The White House has also been critical of the California senator. In July 2018, the official White House Twitter account attacked her on illegal immigration, claiming she “supporting the animals of MS-13.”

Pete Buttigieg

Trump, in May, finally, devised a nickname — "Alfred E. Neuman" — for the upstart 37-year-old mayor of South Bend, Ind., whose presidential candidacy had attracted significant media attention.

"Alfred E. Neuman cannot become president of the United States," Trump told Politico in an interview about Buttigieg.

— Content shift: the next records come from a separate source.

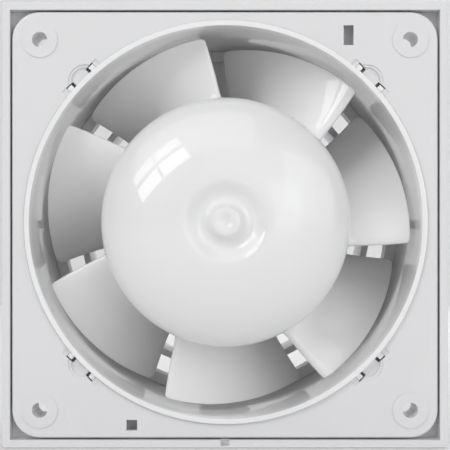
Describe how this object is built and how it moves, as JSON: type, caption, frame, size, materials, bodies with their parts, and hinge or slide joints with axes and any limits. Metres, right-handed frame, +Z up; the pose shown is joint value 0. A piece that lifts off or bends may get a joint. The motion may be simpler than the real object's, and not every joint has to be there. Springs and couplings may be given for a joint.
{
  "type": "bathroom extractor fan",
  "caption": "Square wall-mounted axial bathroom extractor fan with its front panel off: domed impeller in a round duct sleeve, motor on a rear spider.",
  "frame": {"origin": "on the fan's axis, in the plane of the wall that the surround frame lies on", "axes": "+Z up, +Y along the fan's axis into the wall and the duct, -Y towards the room, +X to the right seen from the room"},
  "size_m": [0.165, 0.1139, 0.165],
  "materials": {
    "white_housing": "glossy moulded white plastic",
    "white_bracket": "satin moulded white plastic",
    "white_impeller": "polished moulded white plastic",
    "foam": "closed-cell foam",
    "rubber": "matt black rubber",
    "zinc_steel": "bright zinc plate",
    "ground_steel": "ground steel",
    "brass": "nickel-free brass",
    "copper": "bare copper",
    "terminal_plastic": "pale polyamide",
    "bobbin_plastic": "black glass-filled polyamide",
    "winding_tape": "yellow winding tape",
    "brown_insulation": "brown wire insulation",
    "blue_insulation": "blue wire insulation",
    "lamination_steel": "stamped electrical steel",
    "cast_alloy": "die-cast alloy",
    "sintered_bronze": "oil-filled sintered bronze",
    "washer_fibre": "laminated fibre"
  },
  "bodies": {
    "housing": {"surround_frame": "white_housing", "base_plate": "white_housing", "duct_sleeve": "white_housing", "foam_seal": "foam", "motor_cup": "white_bracket", "motor_spider": "white_bracket", "cable_grommet": "rubber", "cable_clamp": "white_bracket", "cable_clamp_screws": "zinc_steel", "terminal_block": "terminal_plastic", "terminal_screws": "brass", "rear_cover": "white_bracket", "rear_cover_screws": "zinc_steel", "live_lead": "brown_insulation", "neutral_lead": "blue_insulation", "stator_stack": "lamination_steel", "shading_rings": "copper", "coil_bobbin": "bobbin_plastic", "coil_winding": "winding_tape", "thermal_fuse": "bobbin_plastic", "motor_front_bracket": "cast_alloy", "motor_rear_bracket": "cast_alloy", "front_bearing": "sintered_bronze", "rear_bearing": "sintered_bronze", "motor_tie_screws": "zinc_steel", "rubber_dampers": "rubber", "motor_mount_screws": "zinc_steel"},
    "rotor": {"impeller_hub": "white_impeller", "impeller_blades": "white_impeller", "impeller_clamp_ring": "zinc_steel", "motor_shaft": "ground_steel", "rotor_core": "lamination_steel", "rotor_cage": "cast_alloy", "thrust_washers": "washer_fibre"}
  },
  "joints": [
    {"name": "impeller_spin", "type": "hinge", "parent": "housing", "child": "rotor", "pos_m": [0, 0, 0], "axis": [0, 1, 0], "continuous": true}
  ]
}
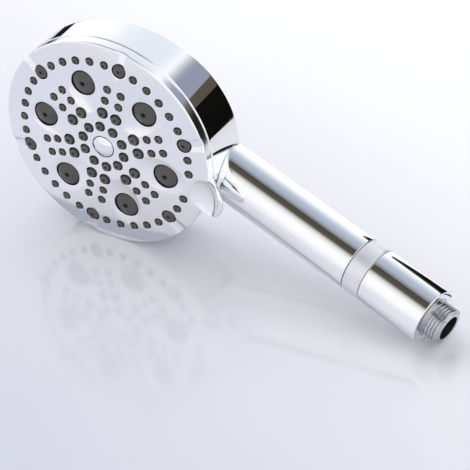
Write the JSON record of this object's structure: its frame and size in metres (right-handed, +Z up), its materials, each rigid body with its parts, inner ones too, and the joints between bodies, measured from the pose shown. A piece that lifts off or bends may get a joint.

Neuman is the fictional cover-boy for Mad magazine, the 67-year-old humor publication, who is known for his big ears, gap-toothed smile and "What, Me Worry" catchphrase.

Buttigieg, who has been a fierce critic of Trump on the campaign trail, told reporters after the interview was published that he "had to Google that" and that he "didn't get the reference."

Bill de Blasio

Trump waited about three hours after Bill de Blasio officially announced his presidential run to insult the New York City mayor on Twitter.

De Blasio, Trump tweeted, is "the worst mayor in the U.S." and "a joke," adding that "NYC HATES HIM!"

Candidates Who Haven't Grabbed Trump's Attention

On the other hand, there are several Democratic candidates Trump hasn't appeared to comment on — yet.

They include former Colorado Gov. John Hickenlooper, Washington Gov. Jay Inslee, Massachusetts Rep. Seth Moulton, California Rep. Eric Swalwell, Ohio Rep. Tim Ryan, former Maryland Rep. John Delaney, former Housing and Urban Development Secretary Julián Castro and Hawaii Rep. Tulsi Gabbard.

He also hasn't lobbed anything at entrepreneur Andrew Yang, author Marianne Williamson or Miramar, Fla., Mayor Wayne Messam, who are all also running for president.